Me: Haha, that’s just a piece of fuzz.
*fuzz moves*
Me: EVERYBODY OUT OF THE HOUSE!
Game of Thrones, at its core, has always been a show about how much it sucks to be a horse
We got a notice at work that a coyote had been spotted on the fitness trail, and I was, like, “Good for him.”
Judge: Call your next witness
Prosecutor: The state calls Shakira’s hips
Judge: *whispering to bailiff* You don’t have to swear this one in
Husband: I emptied the dishwasher.
Me: Great work, honey! Maybe you could try it again when it’s clean.
I accidentally got my blow up doll pregnant.
Related: I’ve got some balloons for sale.
me: hey watch out for the poison ivy
friend: *recoiling* you should really think about cleaning out your car
Men don’t even appreciate a good bra & panty set. “TAkE tHeSe OfF” did you even look at it 🥺😒
The sauciest 1% of Americans are saucier than the bottom 95% combined.
Dating tip: Men always remember the woman who vomited on them.
When I lift one of my dog’s muddy paws to clean it he acts like he’s gonna fall down. DOG YOU STILL GOT 3 LEGS. I ONLY GOT 2
Hot neighbor (limping): I slipped and fell on my bedroom floor this morning
Me: Haha, I saw that
Her: What?
Me: What?
I’m a spitting image of Ryan Gosling. Like if Ryan Gosling were to spit and look at his reflection in it, that would be me.
I found an old avocado under the seat of my truck yesterday. It was guacamoldy.
During the course of some 36 films, did it ever occur to anyone that maybe Godzilla deserves a “good boy” once in a while?
Me: I’ll give you a Wednesday for two Mondays
Stock Broker: that’s not how day trading works
[visit to zoo]
See kids? All these animals have to live here in cages because they woke daddy up early one time.
Cop: this whole crime scene is fishy
Cat Detective: *flashing badge* ok i’ll take it from here
The cashiers at the liquor store really need to start asking me for ID again. I’m not a fan them studying my fine lines above my mask like they’re the Da Vinci code before ultimately deciding I’m an old.
Based on all of my exes I would have to say that Cupid has a wicked sense of humor.
San Andreas is just like Godzilla only Godzilla is invisible
My boyfriend says I’m like a robot in bed so I’m basically a sex machine.
To the Canada goose standing on one leg I watched for six minutes to make sure you had two legs: you sure took your sweet time about it
Another Twilight movie?God I hope Abraham Lincoln shows up and slays every last one of them.
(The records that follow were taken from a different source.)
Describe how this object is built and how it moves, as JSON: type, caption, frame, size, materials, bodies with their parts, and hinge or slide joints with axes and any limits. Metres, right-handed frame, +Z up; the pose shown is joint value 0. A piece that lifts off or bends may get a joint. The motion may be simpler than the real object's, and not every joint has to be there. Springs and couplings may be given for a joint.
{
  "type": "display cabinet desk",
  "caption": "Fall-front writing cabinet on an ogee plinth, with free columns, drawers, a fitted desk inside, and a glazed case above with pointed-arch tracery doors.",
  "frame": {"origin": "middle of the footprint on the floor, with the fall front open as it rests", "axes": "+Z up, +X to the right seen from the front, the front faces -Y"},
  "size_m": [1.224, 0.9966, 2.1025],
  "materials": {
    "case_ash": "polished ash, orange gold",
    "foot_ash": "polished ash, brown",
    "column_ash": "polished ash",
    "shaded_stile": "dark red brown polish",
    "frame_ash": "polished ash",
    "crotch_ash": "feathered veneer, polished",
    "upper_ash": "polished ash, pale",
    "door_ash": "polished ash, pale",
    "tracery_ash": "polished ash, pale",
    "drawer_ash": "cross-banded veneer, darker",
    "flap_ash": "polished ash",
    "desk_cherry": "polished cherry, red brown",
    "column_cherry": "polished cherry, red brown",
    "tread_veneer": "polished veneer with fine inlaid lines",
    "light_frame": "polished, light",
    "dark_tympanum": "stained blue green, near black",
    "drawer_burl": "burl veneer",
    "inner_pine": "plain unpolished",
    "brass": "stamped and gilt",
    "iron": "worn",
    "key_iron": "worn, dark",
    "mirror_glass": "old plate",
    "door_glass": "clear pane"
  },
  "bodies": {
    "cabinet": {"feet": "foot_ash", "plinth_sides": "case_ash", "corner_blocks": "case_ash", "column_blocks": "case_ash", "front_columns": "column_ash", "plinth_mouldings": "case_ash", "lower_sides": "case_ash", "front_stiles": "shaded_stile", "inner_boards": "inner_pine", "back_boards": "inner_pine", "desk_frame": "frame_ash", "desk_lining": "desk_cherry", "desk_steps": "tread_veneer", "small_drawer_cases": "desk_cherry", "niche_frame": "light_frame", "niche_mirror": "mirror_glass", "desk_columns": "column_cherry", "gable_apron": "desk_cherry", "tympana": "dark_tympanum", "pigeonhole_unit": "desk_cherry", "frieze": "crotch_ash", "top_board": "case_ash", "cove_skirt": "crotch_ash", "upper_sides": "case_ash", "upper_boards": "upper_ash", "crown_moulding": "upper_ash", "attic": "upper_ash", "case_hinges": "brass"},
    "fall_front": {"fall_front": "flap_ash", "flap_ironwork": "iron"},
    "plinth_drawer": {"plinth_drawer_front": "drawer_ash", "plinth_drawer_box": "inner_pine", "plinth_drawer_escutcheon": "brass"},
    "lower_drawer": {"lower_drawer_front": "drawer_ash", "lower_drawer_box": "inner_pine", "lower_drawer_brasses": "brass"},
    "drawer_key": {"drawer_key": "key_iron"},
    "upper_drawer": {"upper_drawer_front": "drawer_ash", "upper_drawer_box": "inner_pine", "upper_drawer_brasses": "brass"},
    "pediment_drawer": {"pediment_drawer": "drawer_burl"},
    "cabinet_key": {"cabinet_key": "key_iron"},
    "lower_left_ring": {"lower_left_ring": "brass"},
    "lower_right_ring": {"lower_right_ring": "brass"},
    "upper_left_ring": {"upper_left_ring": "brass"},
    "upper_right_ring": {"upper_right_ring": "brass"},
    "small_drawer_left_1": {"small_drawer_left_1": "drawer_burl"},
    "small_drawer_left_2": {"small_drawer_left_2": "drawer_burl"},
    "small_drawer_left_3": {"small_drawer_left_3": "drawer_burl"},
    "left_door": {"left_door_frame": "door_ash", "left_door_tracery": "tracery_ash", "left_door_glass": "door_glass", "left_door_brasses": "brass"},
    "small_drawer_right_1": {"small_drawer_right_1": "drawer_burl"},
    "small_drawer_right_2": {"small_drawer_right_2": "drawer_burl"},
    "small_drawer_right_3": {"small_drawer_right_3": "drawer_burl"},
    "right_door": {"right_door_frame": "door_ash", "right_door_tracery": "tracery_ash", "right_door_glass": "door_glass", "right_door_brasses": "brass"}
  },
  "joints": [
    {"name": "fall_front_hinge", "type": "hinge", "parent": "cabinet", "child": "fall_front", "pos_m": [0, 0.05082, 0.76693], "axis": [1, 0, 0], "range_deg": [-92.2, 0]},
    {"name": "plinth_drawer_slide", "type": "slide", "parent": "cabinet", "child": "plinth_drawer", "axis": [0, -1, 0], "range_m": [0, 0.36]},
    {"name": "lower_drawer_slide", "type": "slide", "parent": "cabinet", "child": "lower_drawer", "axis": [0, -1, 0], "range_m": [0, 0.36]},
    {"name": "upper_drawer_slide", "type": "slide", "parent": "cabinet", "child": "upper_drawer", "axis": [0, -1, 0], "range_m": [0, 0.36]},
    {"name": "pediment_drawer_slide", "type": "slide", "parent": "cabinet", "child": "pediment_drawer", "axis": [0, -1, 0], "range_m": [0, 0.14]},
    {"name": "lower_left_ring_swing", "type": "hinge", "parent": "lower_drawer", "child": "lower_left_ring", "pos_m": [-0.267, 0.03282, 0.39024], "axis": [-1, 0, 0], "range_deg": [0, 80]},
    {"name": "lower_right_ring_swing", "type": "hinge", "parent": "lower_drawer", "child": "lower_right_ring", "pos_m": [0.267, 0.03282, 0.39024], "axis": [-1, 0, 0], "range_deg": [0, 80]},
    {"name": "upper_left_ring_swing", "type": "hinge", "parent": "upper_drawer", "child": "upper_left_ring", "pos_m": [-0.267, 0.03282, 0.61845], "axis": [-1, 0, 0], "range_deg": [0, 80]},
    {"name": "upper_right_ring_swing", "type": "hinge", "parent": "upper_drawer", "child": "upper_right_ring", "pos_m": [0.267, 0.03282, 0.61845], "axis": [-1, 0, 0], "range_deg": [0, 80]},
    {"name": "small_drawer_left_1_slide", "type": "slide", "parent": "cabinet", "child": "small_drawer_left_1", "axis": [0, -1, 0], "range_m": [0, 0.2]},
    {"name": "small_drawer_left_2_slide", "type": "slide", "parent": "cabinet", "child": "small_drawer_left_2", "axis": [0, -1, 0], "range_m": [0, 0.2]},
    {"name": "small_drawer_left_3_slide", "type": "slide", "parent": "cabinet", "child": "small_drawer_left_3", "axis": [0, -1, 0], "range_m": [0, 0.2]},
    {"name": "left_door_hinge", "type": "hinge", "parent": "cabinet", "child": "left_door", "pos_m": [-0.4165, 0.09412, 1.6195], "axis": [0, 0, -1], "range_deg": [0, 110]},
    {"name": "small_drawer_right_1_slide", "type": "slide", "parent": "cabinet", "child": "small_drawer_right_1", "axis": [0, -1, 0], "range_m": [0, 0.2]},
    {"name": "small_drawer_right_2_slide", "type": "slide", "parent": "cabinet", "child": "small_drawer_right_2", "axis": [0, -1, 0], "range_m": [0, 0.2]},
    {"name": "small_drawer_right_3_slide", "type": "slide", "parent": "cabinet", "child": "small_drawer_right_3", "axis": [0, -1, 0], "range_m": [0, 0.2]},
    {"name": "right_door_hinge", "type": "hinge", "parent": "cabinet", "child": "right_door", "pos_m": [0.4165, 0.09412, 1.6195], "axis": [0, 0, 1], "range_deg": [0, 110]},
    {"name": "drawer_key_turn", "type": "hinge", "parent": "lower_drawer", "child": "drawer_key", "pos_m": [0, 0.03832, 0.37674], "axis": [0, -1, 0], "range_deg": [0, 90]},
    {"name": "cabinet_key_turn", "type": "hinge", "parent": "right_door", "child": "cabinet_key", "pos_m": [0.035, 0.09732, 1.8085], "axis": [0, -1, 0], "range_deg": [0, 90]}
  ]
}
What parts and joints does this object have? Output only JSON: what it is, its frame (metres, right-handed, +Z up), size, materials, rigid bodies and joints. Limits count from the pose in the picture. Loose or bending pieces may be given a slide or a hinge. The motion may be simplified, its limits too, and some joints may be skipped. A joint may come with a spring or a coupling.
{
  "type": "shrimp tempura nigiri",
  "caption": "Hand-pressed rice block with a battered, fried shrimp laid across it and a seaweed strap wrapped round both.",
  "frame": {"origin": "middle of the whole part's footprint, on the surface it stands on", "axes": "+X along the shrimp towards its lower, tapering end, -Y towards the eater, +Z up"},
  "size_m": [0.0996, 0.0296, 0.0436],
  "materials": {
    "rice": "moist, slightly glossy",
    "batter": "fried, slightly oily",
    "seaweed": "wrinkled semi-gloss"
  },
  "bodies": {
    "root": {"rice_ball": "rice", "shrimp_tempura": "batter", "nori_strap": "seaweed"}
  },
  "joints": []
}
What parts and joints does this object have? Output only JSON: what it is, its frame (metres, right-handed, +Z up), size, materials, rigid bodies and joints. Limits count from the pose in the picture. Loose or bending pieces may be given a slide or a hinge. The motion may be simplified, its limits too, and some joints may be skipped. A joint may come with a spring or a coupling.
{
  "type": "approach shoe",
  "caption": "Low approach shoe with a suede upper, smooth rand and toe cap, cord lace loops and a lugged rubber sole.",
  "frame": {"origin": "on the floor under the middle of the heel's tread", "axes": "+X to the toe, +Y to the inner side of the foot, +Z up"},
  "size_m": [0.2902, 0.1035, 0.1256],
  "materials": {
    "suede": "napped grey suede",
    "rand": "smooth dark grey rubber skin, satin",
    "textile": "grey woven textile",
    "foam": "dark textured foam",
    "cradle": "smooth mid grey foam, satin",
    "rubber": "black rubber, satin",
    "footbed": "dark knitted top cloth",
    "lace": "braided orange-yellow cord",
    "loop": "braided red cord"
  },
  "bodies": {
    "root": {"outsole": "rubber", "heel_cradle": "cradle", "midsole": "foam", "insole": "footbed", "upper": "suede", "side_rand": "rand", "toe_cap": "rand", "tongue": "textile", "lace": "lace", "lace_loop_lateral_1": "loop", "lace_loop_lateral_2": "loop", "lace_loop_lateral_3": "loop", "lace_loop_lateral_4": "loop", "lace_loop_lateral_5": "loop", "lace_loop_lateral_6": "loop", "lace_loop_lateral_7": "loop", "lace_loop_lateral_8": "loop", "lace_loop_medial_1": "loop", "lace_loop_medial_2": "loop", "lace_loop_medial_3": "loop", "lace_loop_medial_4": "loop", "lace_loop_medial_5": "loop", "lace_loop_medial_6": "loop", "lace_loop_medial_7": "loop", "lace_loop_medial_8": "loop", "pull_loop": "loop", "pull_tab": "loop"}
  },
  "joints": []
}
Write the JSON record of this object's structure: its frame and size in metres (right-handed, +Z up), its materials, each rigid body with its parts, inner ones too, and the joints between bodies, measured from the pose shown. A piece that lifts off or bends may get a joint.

No one is more full of crap than a parent who threatens to take away electronics for a week.
14yo: *Asks my husband something*
Husband: *Distracted, doesn’t answer*
14yo: “Hello?? Why is he leaving me on read in real life?”
My purse is deeper than some people.
How dare you call me mentally unstable, on this, the day of my cat’s quinceanera.
Technically, iPhone chargers are apple juice.